Не случайно Чехов просил А.Н. Плещеева: «Похлопочите, чтобы моя «Степь» вся целиком вошла в один номер, ибо дробить ее невозможно...» (II п, 185). Казалось бы, автор сам разделил («раздробил») произведение на главы! Но все же в словах Чехова воплотилась не какая-то субъективная авторская прихоть, а стилистическая интуиция большого мастера. Разнести в разные журнальные номера художественный текст, насквозь пронизанный единой сетью ассоциаций, значило бы разрушить присущий ему принцип развертывания содержания – как бы разъять надвое кровеносную систему живого организма.
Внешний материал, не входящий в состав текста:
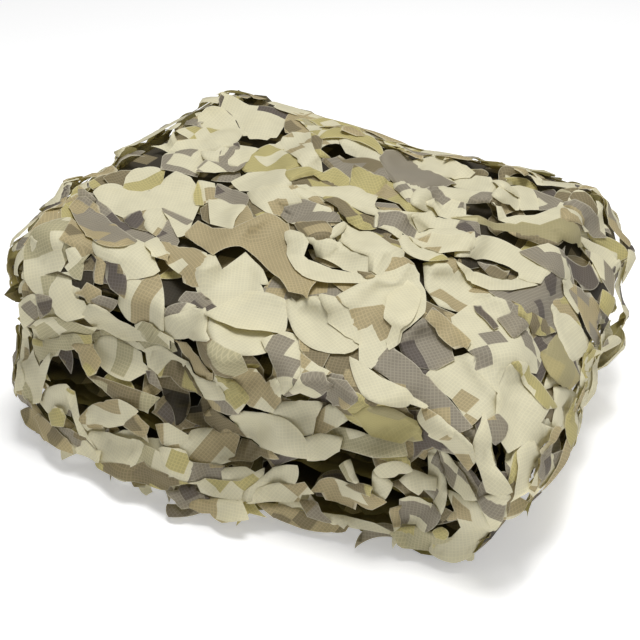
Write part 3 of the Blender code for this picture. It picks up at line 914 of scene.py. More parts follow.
def front_shift(x):
    """How far the lowest layers lie forward of the straight front line at a place along X."""
    if x <= FRONT_LINE[0].x:
        return FRONT_LINE[0].forward
    for before, after in zip(FRONT_LINE, FRONT_LINE[1:]):
        if x <= after.x:
            share = (x - before.x) / (after.x - before.x)
            return before.forward + (after.forward - before.forward) * share * share * (3 - 2 * share)
    return FRONT_LINE[-1].forward


def reached(distance, reach):
    """0 before the reach's start, 1 past its end."""
    return min(1.0, max(0.0, distance - reach.start) / reach.length)


def swell(x, y):
    """The top's long uneven swells."""
    across = math.sin(BROAD_RATES[0] * x + BROAD_STARTS[0])
    along = math.cos(BROAD_RATES[1] * y + BROAD_STARTS[1])
    narrow = NARROW_SWELL * math.sin(NARROW_RATES[1] * y - NARROW_RATES[0] * x)
    return BROAD_SWELL * across * along + narrow


def bundle_form(point):
    """The whole bundle's smooth unevenness. It leaves the lowest layer flat and keeps the layers apart."""
    x, y, z = point
    floor = CLOTH / 2
    share = max(0.0, z - floor) / LAYERS[1].height
    front = reached(-y, FRONT_REACH)
    back = reached(y, BACK_REACH)
    left = reached(-x, LEFT_REACH)
    right = reached(x, RIGHT_REACH)
    sink = (FRONT_SINK * front ** 2 + RIGHT_SINK * right ** 2 - BACK_PEAK * back * left) * share
    fall = TOP_FALL * (x - FALL_START) / FALL_RUN
    squeeze = 1.0 - (fall + sink - swell(x, y)) / LAYERS[1].height
    taper = BACK_TAPER * back * left * share ** 2
    taper -= LOW_TAPER * right * max(0.0, 1.0 - LOW_TAPER_RATE * share)
    forward = front_shift(x) * (1.0 - share) * front
    height = floor + max(0.0, z - floor) * squeeze
    return Vector((x + taper, y - forward, height)) + BUNDLE_SHIFT


def cloth_point(column, row):
    """A point of the folded cloth. Rows below zero belong to the part that comes down over the front."""
    base = path_point(column)
    normal = path_normal(column)
    beyond = max(0.0, -row * CELL)
    turn = min(beyond / APRON_ROLL, math.pi / 2)
    depth = APRON_ROLL * (1.0 - math.cos(turn)) + max(0.0, beyond - APRON_ROLL * math.pi / 2)
    y = -CLOTH_DEPTH / 2 + max(row, 0.0) * CELL - APRON_ROLL * math.sin(turn)
    wave = 0.0
    if base.z >= CLOTH:
        wave = LAYER_WAVE * noise.noise(Vector((base.x, y, base.z)) * LAYER_WAVE_RATES)
    return base - normal * (depth - wave) + Vector((0.0, y, 0.0))


PLY_OFFSETS = (-0.0032, 0.0, 0.0030)       # of the core's plies from each layer's middle
FLOOR_OFFSET = 0.1           # share of that offset that is left between the plies on the floor
PLY_STEP = 0.2               # of a cell, between the core's points
PHASES = 6                   # range of the number that shifts a ply's scallops and ruffles
SCALLOP_RATE = 0.4
FRONT_END, FRONT_SCALLOP = -0.05, 0.22     # in rows, where a ply ends at the front, and its scallops' depth
APRON_END = -0.30            # the same for the part that comes down over the front
BACK_END, BACK_SCALLOP = 0.05, 0.30        # the same at the back, past the last row
EDGE_RUFFLE = 0.006
EDGE_NEARNESS = 9            # the ruffle ends at one part in so many of a ply's width
RUFFLE_RATES = (2.2, 0.5)    # along the edge and across it
# The plies take the near-black and darkened tan tones: painted shade for the deep core of the bundle.
PLY_SHADE_INK = Print("shade", "shaded_tan", 0.25, 0.0)
UNREAD = 0.5                 # a colour's fourth number, which the material doesn't read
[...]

По тем же причинам немыслимо (да и никому, наверное, не придет в голову) разделить для публикации лирическое стихотворение – то же фетовское «Буря на небе вечернем».
Сумев воспользоваться в прозе поэтическими по своему происхождению приемами лаконизации повествования, писатели серебряного века на деле показали, что такой синтез прозы с поэзией – не игрушка, а серьезный инструмент художника.
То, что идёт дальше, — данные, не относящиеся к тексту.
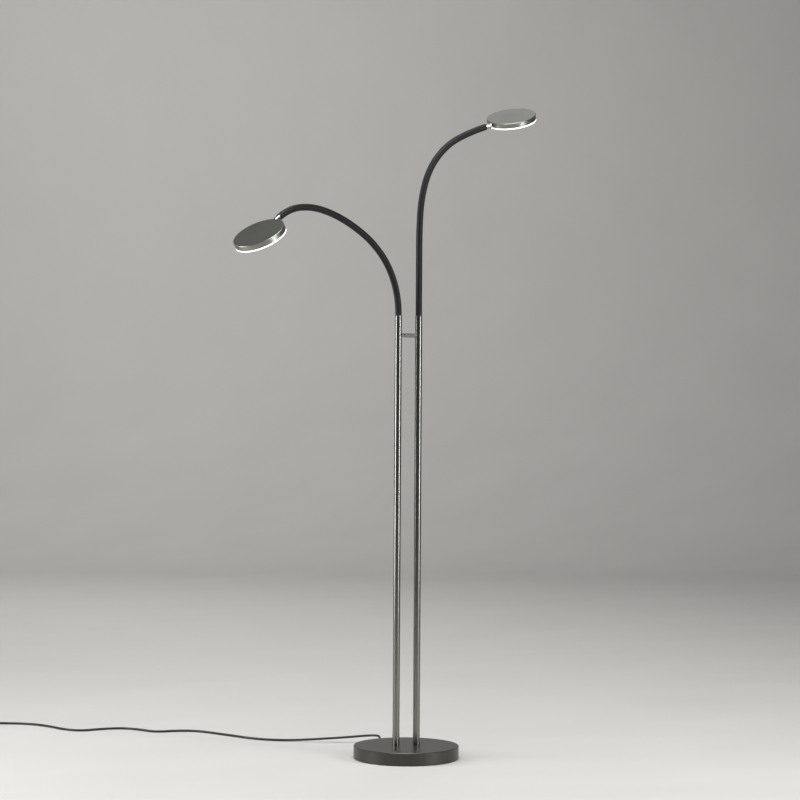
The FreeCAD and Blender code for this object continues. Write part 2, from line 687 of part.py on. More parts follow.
def arm_frames(side):
    """Placements at the arm's joints, from the tube's top to the head's stem."""
    length = size("section_length")
    height = size("tube_top") + size("collar_height") + ball_rise()
    point = Vector(SIDES[side] * size("pole_spacing") / 2, 0, height)
    angle = 0.0
    frames = [frame_at(point, size(side + "_azimuth"), angle)]
    for bend in BENDS[side]:
        here = frames[-1]
        turn = math.radians(bend)
        if bend:
            radius = length / turn
            step = Vector(radius * (1 - math.cos(turn)), 0, radius * math.sin(turn))
        else:
            step = Vector(0, 0, length)
        angle += bend
        frames.append(frame_at(here.multVec(step), size(side + "_azimuth"), angle))
    return frames


def arm_sockets():
    for side, sign in SIDES.items():
        axis = ("-" if sign < 0 else "") + "pole_spacing / 2"
        socket = body(side + "_socket")
        form(socket, "AdditiveCylinder", (axis, "0", "tube_top - socket_plug"),
             Radius="tube_bore / 2 - running_gap", Height="socket_plug + running_gap * 2")
        form(socket, "AdditiveCylinder", (axis, "0", "tube_top + running_gap"),
             Radius="sleeve_diameter / 2", Height="collar_height - running_gap")
        form(socket, "SubtractiveSphere", (axis, "0", "tube_top + collar_height + " + RISE),
             Radius="sleeve_diameter / 2 + seat_gap")
        form(socket, "SubtractiveCylinder", (axis, "0", "tube_top - socket_plug - 1"),
             Radius="sleeve_bore / 2", Height="socket_plug + collar_height + 2")


def arm_section(side, index, bend, place, last):
    """One flexible section: a ball below, a curved sleeve and the next ball's seat."""
    section = body(f"{side}_arm_{index + 1}")
    if bend:
        radius = f"section_length * 180 / (pi * {bend})"
        section.Placement = place * Placement(Vector(size("section_length") / math.radians(bend), 0, 0), Rotation())
        drawn = sketch(section, "XY_Plane", section.Name + "_ring")
        circle(drawn, "sleeve_diameter / 2", radius)
        doc.recompute()
        sweep = section.newObject("PartDesign::Revolution", section.Name + "_sweep")
        sweep.Profile = drawn
        sweep.ReferenceAxis = (drawn, ["V_Axis"])
        sweep.Angle = bend
        foot = ("-" + radius, "0", "0")
        tip = (f"-{radius} * cos({bend})", "0", f"{radius} * sin({bend})")
    else:
        section.Placement = place
        form(section, "AdditiveCylinder", Radius="sleeve_diameter / 2", Height="section_length")
        foot = ("0", "0", "0")
        tip = ("0", "0", "section_length")
    form(section, "AdditiveSphere", foot, Radius="sleeve_diameter / 2")
    if not last:
        form(section, "SubtractiveSphere", tip, Radius="sleeve_diameter / 2 + seat_gap")
    form(section, "SubtractiveCylinder", (foot[0], "0", "-sleeve_diameter"),
         Radius="sleeve_bore / 2", Height="sleeve_diameter")
    if bend:
        bore = sketch(section, "XY_Plane", section.Name + "_bore_ring")
        circle(bore, "sleeve_bore / 2", radius)
        doc.recompute()
        groove = section.newObject("PartDesign::Groove", section.Name + "_bore")
        groove.Profile = bore
        groove.ReferenceAxis = (bore, ["V_Axis"])
        groove.Angle = bend
    else:
        form(section, "SubtractiveCylinder", ("0", "0", "-1"), Radius="sleeve_bore / 2", Height="section_length + 2")


def arm_lead(side, frames):
    """The lead from the driver through stud, tube and arm into the head."""
    x = frames[0].Base.x
    low = size("lead_height")
    turn = size("lead_turn")
    slant = turn * (1 - math.sqrt(0.5))
    run_out = Vector(0, 0, size("stem_length") + size("stem_gap") + size("boss_end") + 2 * size("stem_nut_thickness"))
    start = Vector(x, size("driver_front"), low)
    edges = [
        Part.LineSegment(start, Vector(x, -turn, low)).toShape(),
        Part.Arc(Vector(x, -turn, low), Vector(x, -slant, low + slant), Vector(x, 0, low + turn)).toShape(),
        Part.LineSegment(Vector(x, 0, low + turn), frames[0].Base).toShape(),
    ]
    for bend, here, there in zip(BENDS[side], frames, frames[1:]):
        if bend:
            radius = size("section_length") / math.radians(bend)
            half = math.radians(bend) / 2
            middle = here.multVec(Vector(radius * (1 - math.cos(half)), 0, radius * math.sin(half)))
            edges.append(Part.Arc(here.Base, middle, there.Base).toShape())
        else:
            edges.append(Part.LineSegment(here.Base, there.Base).toShape())
    edges.append(Part.LineSegment(frames[-1].Base, frames[-1].multVec(run_out)).toShape())
    solid, length = tube_along(edges, size("lead_diameter"))
    wrapped(side + "_lead", solid)
    print(f"{side} lead {length:.0f} mm")


# ---------------------------------------------------------------- heads


def head_place(side, end):
    """The head's own frame: X away from the arm along the stem, Z out of its top."""
    ahead = end.Rotation.multVec(Vector(0, 0, 1))
    upright = end.Rotation.multVec(Vector(-1, 0, 0))
    upright = Rotation(ahead, size(side + "_roll")).multVec(upright)
    across = upright.cross(ahead)
    turned = Matrix(ahead.x, across.x, upright.x, 0, ahead.y, across.y, upright.y, 0,
                    ahead.z, across.z, upright.z, 0, 0, 0, 0, 1)
    place = Placement(turned)
    reach = size("stem_length") + size("stem_gap") + size("head_diameter") / 2
    place.Base = end.multVec(Vector(0, 0, reach))
    return place


HOUSING_FOOT = "(stem_drop - housing_height)"
BOARD_TOP = "(stem_drop - head_top)"
EDGE = "head_diameter / 2"


def head_housing(side, place):
    housing = body(side + "_head_housing", place)
    form(housing, "AdditiveCylinder", ("0", "0", HOUSING_FOOT), Radius=EDGE, Height="housing_height")
    chamfer(housing, "head_chamfer", size("head_diameter") / 2, size("stem_drop"))
    form(housing, "SubtractiveCylinder", ("0", "0", HOUSING_FOOT),
         Radius=EDGE + " - head_wall", Height="housing_height - head_top")
    form(housing, "AdditiveBox", (f"-({EDGE} - boss_inset)", "-boss_width / 2", HOUSING_FOOT + " + fit_gap"),
         Length="boss_end - boss_inset", Width="boss_width", Height="housing_height - head_top")
    form(housing, "SubtractiveCylinder", (f"-{EDGE} - 1", "0", "0"), TO_X,
         Radius="swivel_pin / 2 + running_gap", Height="boss_end + 2")
    for number in range(HEAD_SCREWS):
        x, y = on_circle("head_screw_circle", number, HEAD_SCREWS)
        form(housing, "SubtractiveCylinder", (x, y, BOARD_TOP + " - 1"),
             Radius="head_screw_thread / 2 + thread_gap", Height="head_screw_bite + 1")


def on_circle(diameter, number, count):
    """The x and y of one of several equal places round a circle."""
    angle = 360 / count * number
    return f"{diameter} / 2 * cos({angle})", f"{diameter} / 2 * sin({angle})"


def head_stem(side, place):
    stem = body(side + "_stem", place)
    face = f"-({EDGE} + stem_gap)"
    form(stem, "AdditiveCylinder", (face + " - stem_length", "0", "0"), TO_X,
         Radius="stem_diameter / 2", Height="stem_length")
    form(stem, "AdditiveCylinder", (face + " - stem_length - spigot_length", "0", "0"), TO_X,
         Radius="spigot_diameter / 2", Height="spigot_length + 1")
    form(stem, "AdditiveCylinder", (face + " - 1", "0", "0"), TO_X,
         Radius="swivel_pin / 2", Height="1 + stem_gap + boss_end + fit_gap + stem_nut_thickness + fit_gap")
    form(stem, "SubtractiveCylinder", (face + " - stem_length - spigot_length - 1", "0", "0"), TO_X,
         Radius="stem_bore / 2", Height="stem_length + 2 * spigot_length + 2 * boss_end")
    nut = body(side + "_stem_nut", place)
    form(nut, "AdditiveCylinder", (f"-{EDGE} + boss_end + fit_gap", "0", "0"), TO_X,
         Radius="stem_nut_diameter / 2", Height="stem_nut_thickness")
    form(nut, "SubtractiveCylinder", (f"-{EDGE} + boss_end", "0", "0"), TO_X,
         Radius="swivel_pin / 2 + thread_gap", Height="2 * stem_nut_thickness")


def head_light(side, place):
    board = body(side + "_led_board", place)
    low = BOARD_TOP + " - running_gap - board_thickness"
    form(board, "AdditiveCylinder", ("0", "0", low), Radius="led_board_diameter / 2", Height="board_thickness")
    for number in range(CHIPS):
        x, y = on_circle("chip_circle", number + 0.5, CHIPS)
        form(board, "AdditiveBox", (x + " - chip_side / 2", y + " - chip_side / 2", low + " - chip_height"),
             Length="chip_side", Width="chip_side", Height="chip_height * 2")
    screws = body(side + "_board_screws", place)
    for number in range(HEAD_SCREWS):
        x, y = on_circle("head_screw_circle", number, HEAD_SCREWS)
        form(board, "SubtractiveCylinder", (x, y, low + " - 1"),
             Radius="head_screw_thread / 2 + thread_gap", Height="board_thickness + 2")
        form(screws, "AdditiveCylinder", (x, y, low + " - head_screw_head_height"),
             Radius="head_screw_head / 2", Height="head_screw_head_height")
        form(screws, "AdditiveCylinder", (x, y, low + " - head_screw_head_height"),
             Radius="head_screw_thread / 2",
             Height="head_screw_head_height + board_thickness + running_gap + head_screw_bite")
    switch = body(side + "_switch", place)
    form(switch, "AdditiveCylinder", ("0", "0", low + " - switch_height"),
         Radius="switch_diameter / 2", Height="switch_height")
    form(switch, "SubtractiveCylinder", ("0", "0", low + " - switch_height"),
         Radius="plunger_diameter / 2 + button_gap", Height="switch_bore_depth")
    diffuser = body(side + "_diffuser", place)
    face = HOUSING_FOOT + " - running_gap"
    form(diffuser, "AdditiveCylinder", ("0", "0", face + " - diffuser_height"),
         Radius=EDGE, Height="diffuser_height")
    form(diffuser, "AdditiveCylinder", ("0", "0", face), Radius=EDGE + " - head_wall - fit_gap", Height="diffuser_step")
    form(diffuser, "SubtractiveCylinder", ("0", "0", face),
         Radius=EDGE + " - head_wall - fit_gap - diffuser_wall", Height="diffuser_step + 1")
    form(diffuser, "SubtractiveBox",
         (f"-{EDGE}", "-boss_width / 2 - button_gap", face),
         Length="boss_end + fit_gap", Width="boss_width + 2 * button_gap", Height="diffuser_step + 1")
    form(diffuser, "SubtractiveCylinder", ("0", "0", face + " - diffuser_height - 1"),
         Radius="button_diameter / 2 + button_gap", Height="diffuser_height + 2")
    button = body(side + "_button", place)
    form(button, "AdditiveCylinder", ("0", "0", face + " - diffuser_height - button_stand"),
         Radius="button_diameter / 2", Height="diffuser_height + button_stand + button_lip_height")
    form(button, "AdditiveCylinder", ("0", "0", face + " + running_gap"),
         Radius="button_diameter / 2 + button_lip", Height="button_lip_height")
    form(button, "AdditiveCylinder", ("0", "0", face),
         Radius="plunger_diameter / 2", Height=f"{low} - switch_height + plunger_entry - ({face})")


def main():
    base_cover()
    base_weight()
    bottom_plate()
    foot_ring()
    driver()
    terminals()
    cord_gland()
    plug_point, heading = cord_and_coil()
    coil_tie()
    plug(plug_point, heading)
    poles()
    pole_feet()
    arm_sockets()
    for side in SIDES:
        frames = arm_frames(side)
        for index, bend in enumerate(BENDS[side]):
            arm_section(side, index, bend, frames[index], index == len(BENDS[side]) - 1)
        arm_lead(side, frames)
        place = head_place(side, frames[-1])
        head_housing(side, place)
        head_stem(side, place)
        head_light(side, place)
        for number, frame in enumerate(frames, 1):
            axis = frame.Rotation.multVec(Vector(0, 1, 0))
            print(f"{side} joint {number}: {frame.Base} axis {axis}")
        print(f"{side} head: {place.Base} along {place.Rotation.multVec(Vector(1, 0, 0))}"
              f" up {place.Rotation.multVec(Vector(0, 0, 1))}")
    doc.recompute()
    faulty = [o.Name for o in doc.Objects if "Invalid" in o.State or "Error" in o.State]
    for name, piece in parts.items():
        if piece.Shape.isNull() or not piece.Shape.isValid() or not piece.Shape.Solids:
            faulty.append(name)
    if faulty:
        raise ValueError("faulty: " + ", ".join(faulty))
    os.makedirs("parts", exist_ok=True)
    for name, piece in parts.items():
        piece.Shape.exportStep(f"parts/{name}.step")
    print(len(parts), "pieces")


main()
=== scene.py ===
"""Floor lamp with two flexible reading arms: finishes, gooseneck sleeves, mains cord and studio.

Metres, +Z up, origin on the floor under the middle of the base, poles side by side along X.
"""
import json
import math

import bmesh
import bpy
from mathutils import Matrix, Vector


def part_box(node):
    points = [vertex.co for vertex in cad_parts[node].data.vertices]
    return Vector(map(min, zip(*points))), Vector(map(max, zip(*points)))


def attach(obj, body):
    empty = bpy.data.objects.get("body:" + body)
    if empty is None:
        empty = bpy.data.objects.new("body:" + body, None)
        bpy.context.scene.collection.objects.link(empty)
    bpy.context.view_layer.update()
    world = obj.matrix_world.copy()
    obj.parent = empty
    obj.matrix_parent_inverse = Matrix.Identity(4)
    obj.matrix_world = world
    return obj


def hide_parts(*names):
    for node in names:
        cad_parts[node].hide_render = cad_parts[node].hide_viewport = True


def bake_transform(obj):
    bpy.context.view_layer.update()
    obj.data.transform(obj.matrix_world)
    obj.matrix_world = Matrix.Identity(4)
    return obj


bl_info = {
    "name": "Two-arm Reading Lamp",
    "version": (1, 0, 0),
    "blender": (4, 5, 0),
    "location": "View3D > Sidebar > Lamp",
    "description": "Finishes, sleeves, cord and studio for a two-arm floor lamp",
    "category": "Object",
}

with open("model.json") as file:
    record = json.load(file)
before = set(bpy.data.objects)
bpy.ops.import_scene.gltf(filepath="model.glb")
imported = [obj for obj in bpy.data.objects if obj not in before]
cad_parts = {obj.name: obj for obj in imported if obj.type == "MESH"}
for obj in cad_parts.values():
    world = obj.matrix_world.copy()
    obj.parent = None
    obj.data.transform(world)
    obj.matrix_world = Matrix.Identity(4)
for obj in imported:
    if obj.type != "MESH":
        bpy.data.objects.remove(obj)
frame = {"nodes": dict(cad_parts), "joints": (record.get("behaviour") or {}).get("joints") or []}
NODES = frame["nodes"]
JOINTS = {joint["name"]: joint for joint in frame["joints"]}
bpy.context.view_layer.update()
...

И еще одну сторону феномена «поэтическое в прозе серебряного века» необходимо отметить. В роли новатора здесь снова выступил А.П. Чехов, опытом которого особенно охотно и активно воспользовались Б. Зайцев, Бунин да и, нам кажется, А. Белый (особенно в «симфонии» «Возврат»). Как проявляло себя философское начало в русской литературе времен Толстого и Достоевского? Проза освоила тематику, связанную с философией истории («Война и мир»), а также этико-философскую проблематику («Преступление и наказание», «Анна Каренина»). Напротив, проблематика «натурфилософская» и «космогоническая» была в русской классической литературе весьма жестко закреплена за поэзией (Ломоносов, Державин, Баратынский, Тютчев, Хомяков, Фет и др.).